As Sir Edward himself admitted to Peter Sissons in a television interview much later, his aim all along had been a “United States of Europe” - in other words, the reduction of his country to a province or collection of provinces in an alien state and his sovereign and her people to the same subjection. This intention was clearly incompatible with the oath which Sir Edward swore as a Privy Counsellor.

From treachery and faith breaking, he proceeded to a long career of deceit of Parliament and people, distinguished only by the fact that he was not properly disgraced and unmasked during his lifetime.

If this is the sort of man to be honoured in the abbey, I fear you are setting the bar very low and giving encouragement to further betrayals by future politicians of even lesser integrity and lower morals and principles.

Yours sincerely

Edward Spalton


Well said Edward! I hope, in an independent Scotland, the people will be consulted before public money is spent on memorials to politicians.  The unseemly haste with which a statue was erected - commissioned by the Labour-led Glasgow Council - to Donald Dewar in 2002 was thought by many to be premature.

Also Edward has ask me to mention the Campaign for an Independent Britain as it has a section called 'Heath's Corner'.

7 comments:

JRB said...

Whilst agreeing with Mr Spalton on his comments re Edward Heath, let us not forget the other proposed recipient of this honour - James Callaghan.

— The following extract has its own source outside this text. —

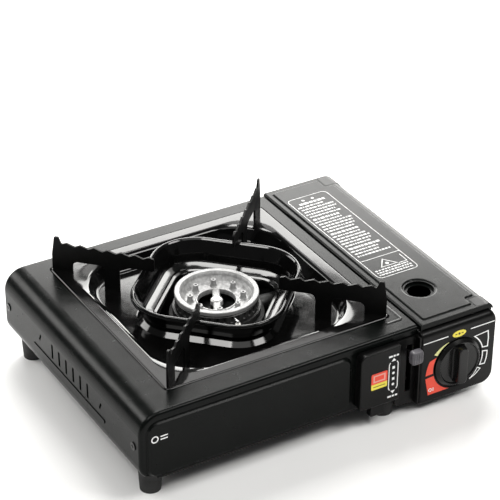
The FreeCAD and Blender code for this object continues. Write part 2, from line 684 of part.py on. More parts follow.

That is the same James Callaghan whose intransigent political stance led to the notorious “Winter of Discontent”. Whose only comment as mountains of rubbish piled high on the streets of Britain and the dead were stacked in empty factories was - “Crisis? What crisis?”
That is the same James Callaghan who in 1979 despite a majority of Scottish people voting ‘Yes’ in the Scottish Referendum, he implemented the questionable 40% rule which quashed the democratic result and the will of the majority of the Scottish people.
Thankfully this led to a vote of ‘no confidence’ which he lost, but which subsequently led to the election of Thatcher.

The Dean would do well to step outside his Westminster bubble and speak to the people. He might then realise that the two candidates he proposes are not universally popular throughout this land of ours.

dognamedblue said...

er... that the same Ted Heath, the "rumoured" boy buggerer & child killer [MI5] of Haut de la Garenne & Savile, on his morning cloud?

ouch

Joe Public said...

It's worse than you think, Rosie.

The first link is to a press release dated 27 Mar 2012.

Since then, a second press release dated 31 Dec 2012 publicises the intention to honour suspected Soviet Agent Harold Wilson.

http://en.wikipedia.org/wiki/Harold_Wilson_conspiracy_theories

JRB said...

@JoeP Thanks for that update.
I was horrified on reading Dean Hall’s reasoning on why he was honouring Mr Wilson, he says he was doing so -
“As part of our continuing commitment to our neighbours in the Palace of Westminster and Whitehall”

Why, in the name of God, is the Church cosying-up to the political establishment?

With such logic, why does the Church not erect a memorial stone to Herod for his work on population control in the first century?

Demetrius said...

The miner's strike in Heath's time was led by Gormley. It was this failure that helped trigger the disastrous wage inflation spiral of the 1970's. Scargill was still brooding in his bungalow in Worsbrough then. It has always baffled me why on earth the Tories picked Heath, an evident wrong 'un. They should have stuck with Douglas-Home.

subrosa said...

Thank you for your comments gentlemen. I'm sure Edward will respond.

Edward Spalton said...

Thank you for the comments. We have "Heath's Corner" on the website for the Campaign for an Independent Britain
www.freebritain.org.uk

JRB - The first I heard of Edward Heath was from a very active Young Conservative around 1961. I was told he was definitely the coming man of the party - a free market Conservative ( very much in the style of what was later called Thatcherism). One of his aims (later achieved) was the abolition of Resale Price Maintenance. It was many years later when I discovered that one of Harold MacMillan's objectives in applying for EEC membership was to tame the trade unions by throwing British industry open to unrestricted European competition. He did not dare go the direct route of reforming trade union law. He was frightened that the country was "ungovernable" and the EEC was his indirect route to undercut the arbitrary power which more or less total legal immunity gave to the union barons.

Heath, of course, reversed himself completely with the Prices & Incomes Policy etc. The inflation of the Seventies also arose from a huge disruption in commodity prices which spread from oil outwards and (not least) the inflationary effect on food prices of the European Common Agricultural Policy. I later found that this policy, the EU's biggest project and budget item by far, was exactly based on the ideas of Hitler's Economics Minister, Walther Funk. My translation of his lead paper "European Economic Community" is on the website
www.freenations.freeuk.com under the title "The EU's Evil pedigree".